- [Set task] Repeat the listing in full. Nothing may be added or left out.

_ _ _ _ _ _ _

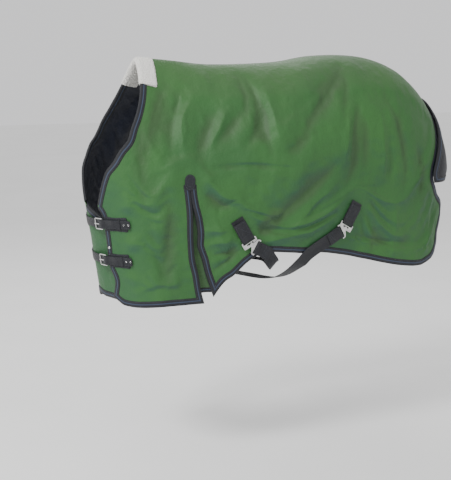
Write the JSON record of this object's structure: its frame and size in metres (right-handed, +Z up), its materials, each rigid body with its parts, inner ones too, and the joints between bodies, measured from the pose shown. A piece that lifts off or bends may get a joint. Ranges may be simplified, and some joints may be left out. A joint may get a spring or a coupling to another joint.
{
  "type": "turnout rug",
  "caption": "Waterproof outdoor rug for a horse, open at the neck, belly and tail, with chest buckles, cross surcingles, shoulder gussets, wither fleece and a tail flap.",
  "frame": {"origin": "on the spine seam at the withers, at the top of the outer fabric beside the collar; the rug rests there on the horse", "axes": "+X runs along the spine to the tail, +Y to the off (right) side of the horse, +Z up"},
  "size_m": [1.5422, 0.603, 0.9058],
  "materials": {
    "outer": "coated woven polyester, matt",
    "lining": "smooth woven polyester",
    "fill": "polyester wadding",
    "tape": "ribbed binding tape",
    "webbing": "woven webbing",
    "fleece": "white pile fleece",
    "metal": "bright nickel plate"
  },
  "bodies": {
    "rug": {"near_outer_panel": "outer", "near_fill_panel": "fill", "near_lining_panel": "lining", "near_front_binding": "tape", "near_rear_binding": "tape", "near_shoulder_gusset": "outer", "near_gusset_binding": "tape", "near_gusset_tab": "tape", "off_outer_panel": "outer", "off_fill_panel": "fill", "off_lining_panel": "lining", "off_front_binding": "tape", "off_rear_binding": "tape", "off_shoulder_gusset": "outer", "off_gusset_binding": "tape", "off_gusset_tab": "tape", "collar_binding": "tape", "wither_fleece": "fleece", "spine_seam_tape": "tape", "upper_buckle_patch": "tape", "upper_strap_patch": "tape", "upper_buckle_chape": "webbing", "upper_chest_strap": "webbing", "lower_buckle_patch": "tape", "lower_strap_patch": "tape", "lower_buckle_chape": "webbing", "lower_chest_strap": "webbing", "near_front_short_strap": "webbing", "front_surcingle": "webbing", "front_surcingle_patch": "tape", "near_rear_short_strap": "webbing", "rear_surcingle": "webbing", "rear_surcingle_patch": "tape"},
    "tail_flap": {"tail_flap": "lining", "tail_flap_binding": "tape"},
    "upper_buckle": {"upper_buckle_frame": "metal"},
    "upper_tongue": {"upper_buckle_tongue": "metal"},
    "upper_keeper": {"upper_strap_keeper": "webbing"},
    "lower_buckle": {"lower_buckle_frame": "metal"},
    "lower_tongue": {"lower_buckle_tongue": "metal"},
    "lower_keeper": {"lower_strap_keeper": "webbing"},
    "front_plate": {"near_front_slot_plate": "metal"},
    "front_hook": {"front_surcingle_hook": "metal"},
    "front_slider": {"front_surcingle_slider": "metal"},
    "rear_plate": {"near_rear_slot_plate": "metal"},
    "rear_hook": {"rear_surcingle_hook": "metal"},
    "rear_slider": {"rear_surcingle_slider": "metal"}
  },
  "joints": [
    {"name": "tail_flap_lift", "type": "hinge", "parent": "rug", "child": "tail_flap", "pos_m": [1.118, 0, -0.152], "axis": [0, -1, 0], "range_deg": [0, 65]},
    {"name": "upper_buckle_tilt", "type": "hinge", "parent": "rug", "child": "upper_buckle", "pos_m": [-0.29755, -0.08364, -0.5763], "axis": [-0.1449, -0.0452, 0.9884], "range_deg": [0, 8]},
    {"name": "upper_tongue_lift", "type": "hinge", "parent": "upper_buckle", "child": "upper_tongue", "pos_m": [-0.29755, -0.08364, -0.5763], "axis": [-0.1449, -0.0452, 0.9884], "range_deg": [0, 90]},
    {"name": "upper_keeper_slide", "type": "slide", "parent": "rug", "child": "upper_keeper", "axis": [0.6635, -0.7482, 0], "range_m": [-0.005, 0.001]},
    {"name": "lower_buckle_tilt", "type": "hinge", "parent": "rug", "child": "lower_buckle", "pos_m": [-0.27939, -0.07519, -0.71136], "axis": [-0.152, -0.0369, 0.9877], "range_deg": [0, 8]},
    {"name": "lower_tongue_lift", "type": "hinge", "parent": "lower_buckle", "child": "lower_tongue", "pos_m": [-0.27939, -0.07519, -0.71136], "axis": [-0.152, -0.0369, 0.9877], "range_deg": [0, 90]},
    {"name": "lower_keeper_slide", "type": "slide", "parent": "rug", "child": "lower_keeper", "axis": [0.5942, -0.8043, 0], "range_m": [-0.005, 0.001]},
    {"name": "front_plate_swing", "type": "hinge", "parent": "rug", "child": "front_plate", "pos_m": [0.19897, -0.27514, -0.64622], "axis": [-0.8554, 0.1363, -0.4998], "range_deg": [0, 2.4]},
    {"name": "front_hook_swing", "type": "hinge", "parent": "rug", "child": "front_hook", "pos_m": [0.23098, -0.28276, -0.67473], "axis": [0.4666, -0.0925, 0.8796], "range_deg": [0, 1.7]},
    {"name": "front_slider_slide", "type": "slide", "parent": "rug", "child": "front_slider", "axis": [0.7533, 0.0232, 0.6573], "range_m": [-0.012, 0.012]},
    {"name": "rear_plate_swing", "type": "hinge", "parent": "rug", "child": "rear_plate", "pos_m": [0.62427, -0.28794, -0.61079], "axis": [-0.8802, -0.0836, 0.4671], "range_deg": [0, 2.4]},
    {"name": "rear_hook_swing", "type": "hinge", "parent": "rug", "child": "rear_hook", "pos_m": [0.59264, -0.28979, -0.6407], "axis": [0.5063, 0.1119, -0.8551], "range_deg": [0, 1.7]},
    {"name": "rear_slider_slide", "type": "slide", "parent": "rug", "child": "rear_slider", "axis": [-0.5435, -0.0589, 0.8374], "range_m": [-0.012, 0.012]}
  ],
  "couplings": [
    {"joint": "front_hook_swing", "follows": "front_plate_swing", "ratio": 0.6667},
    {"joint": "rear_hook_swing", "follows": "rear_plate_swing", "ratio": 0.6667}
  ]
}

_ _ _ _ _ _ _

- [Solution to this exercise]
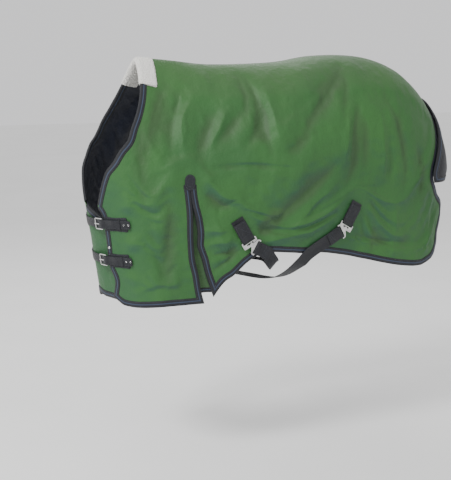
Write the JSON record of this object's structure: its frame and size in metres (right-handed, +Z up), its materials, each rigid body with its parts, inner ones too, and the joints between bodies, measured from the pose shown. A piece that lifts off or bends may get a joint. Ranges may be simplified, and some joints may be left out. A joint may get a spring or a coupling to another joint.
{
  "type": "turnout rug",
  "caption": "Waterproof outdoor rug for a horse, open at the neck, belly and tail, with chest buckles, cross surcingles, shoulder gussets, wither fleece and a tail flap.",
  "frame": {"origin": "on the spine seam at the withers, at the top of the outer fabric beside the collar; the rug rests there on the horse", "axes": "+X runs along the spine to the tail, +Y to the off (right) side of the horse, +Z up"},
  "size_m": [1.5422, 0.603, 0.9058],
  "materials": {
    "outer": "coated woven polyester, matt",
    "lining": "smooth woven polyester",
    "fill": "polyester wadding",
    "tape": "ribbed binding tape",
    "webbing": "woven webbing",
    "fleece": "white pile fleece",
    "metal": "bright nickel plate"
  },
  "bodies": {
    "rug": {"near_outer_panel": "outer", "near_fill_panel": "fill", "near_lining_panel": "lining", "near_front_binding": "tape", "near_rear_binding": "tape", "near_shoulder_gusset": "outer", "near_gusset_binding": "tape", "near_gusset_tab": "tape", "off_outer_panel": "outer", "off_fill_panel": "fill", "off_lining_panel": "lining", "off_front_binding": "tape", "off_rear_binding": "tape", "off_shoulder_gusset": "outer", "off_gusset_binding": "tape", "off_gusset_tab": "tape", "collar_binding": "tape", "wither_fleece": "fleece", "spine_seam_tape": "tape", "upper_buckle_patch": "tape", "upper_strap_patch": "tape", "upper_buckle_chape": "webbing", "upper_chest_strap": "webbing", "lower_buckle_patch": "tape", "lower_strap_patch": "tape", "lower_buckle_chape": "webbing", "lower_chest_strap": "webbing", "near_front_short_strap": "webbing", "front_surcingle": "webbing", "front_surcingle_patch": "tape", "near_rear_short_strap": "webbing", "rear_surcingle": "webbing", "rear_surcingle_patch": "tape"},
    "tail_flap": {"tail_flap": "lining", "tail_flap_binding": "tape"},
    "upper_buckle": {"upper_buckle_frame": "metal"},
    "upper_tongue": {"upper_buckle_tongue": "metal"},
    "upper_keeper": {"upper_strap_keeper": "webbing"},
    "lower_buckle": {"lower_buckle_frame": "metal"},
    "lower_tongue": {"lower_buckle_tongue": "metal"},
    "lower_keeper": {"lower_strap_keeper": "webbing"},
    "front_plate": {"near_front_slot_plate": "metal"},
    "front_hook": {"front_surcingle_hook": "metal"},
    "front_slider": {"front_surcingle_slider": "metal"},
    "rear_plate": {"near_rear_slot_plate": "metal"},
    "rear_hook": {"rear_surcingle_hook": "metal"},
    "rear_slider": {"rear_surcingle_slider": "metal"}
  },
  "joints": [
    {"name": "tail_flap_lift", "type": "hinge", "parent": "rug", "child": "tail_flap", "pos_m": [1.118, 0, -0.152], "axis": [0, -1, 0], "range_deg": [0, 65]},
    {"name": "upper_buckle_tilt", "type": "hinge", "parent": "rug", "child": "upper_buckle", "pos_m": [-0.29755, -0.08364, -0.5763], "axis": [-0.1449, -0.0452, 0.9884], "range_deg": [0, 8]},
    {"name": "upper_tongue_lift", "type": "hinge", "parent": "upper_buckle", "child": "upper_tongue", "pos_m": [-0.29755, -0.08364, -0.5763], "axis": [-0.1449, -0.0452, 0.9884], "range_deg": [0, 90]},
    {"name": "upper_keeper_slide", "type": "slide", "parent": "rug", "child": "upper_keeper", "axis": [0.6635, -0.7482, 0], "range_m": [-0.005, 0.001]},
    {"name": "lower_buckle_tilt", "type": "hinge", "parent": "rug", "child": "lower_buckle", "pos_m": [-0.27939, -0.07519, -0.71136], "axis": [-0.152, -0.0369, 0.9877], "range_deg": [0, 8]},
    {"name": "lower_tongue_lift", "type": "hinge", "parent": "lower_buckle", "child": "lower_tongue", "pos_m": [-0.27939, -0.07519, -0.71136], "axis": [-0.152, -0.0369, 0.9877], "range_deg": [0, 90]},
    {"name": "lower_keeper_slide", "type": "slide", "parent": "rug", "child": "lower_keeper", "axis": [0.5942, -0.8043, 0], "range_m": [-0.005, 0.001]},
    {"name": "front_plate_swing", "type": "hinge", "parent": "rug", "child": "front_plate", "pos_m": [0.19897, -0.27514, -0.64622], "axis": [-0.8554, 0.1363, -0.4998], "range_deg": [0, 2.4]},
    {"name": "front_hook_swing", "type": "hinge", "parent": "rug", "child": "front_hook", "pos_m": [0.23098, -0.28276, -0.67473], "axis": [0.4666, -0.0925, 0.8796], "range_deg": [0, 1.7]},
    {"name": "front_slider_slide", "type": "slide", "parent": "rug", "child": "front_slider", "axis": [0.7533, 0.0232, 0.6573], "range_m": [-0.012, 0.012]},
    {"name": "rear_plate_swing", "type": "hinge", "parent": "rug", "child": "rear_plate", "pos_m": [0.62427, -0.28794, -0.61079], "axis": [-0.8802, -0.0836, 0.4671], "range_deg": [0, 2.4]},
    {"name": "rear_hook_swing", "type": "hinge", "parent": "rug", "child": "rear_hook", "pos_m": [0.59264, -0.28979, -0.6407], "axis": [0.5063, 0.1119, -0.8551], "range_deg": [0, 1.7]},
    {"name": "rear_slider_slide", "type": "slide", "parent": "rug", "child": "rear_slider", "axis": [-0.5435, -0.0589, 0.8374], "range_m": [-0.012, 0.012]}
  ],
  "couplings": [
    {"joint": "front_hook_swing", "follows": "front_plate_swing", "ratio": 0.6667},
    {"joint": "rear_hook_swing", "follows": "rear_plate_swing", "ratio": 0.6667}
  ]
}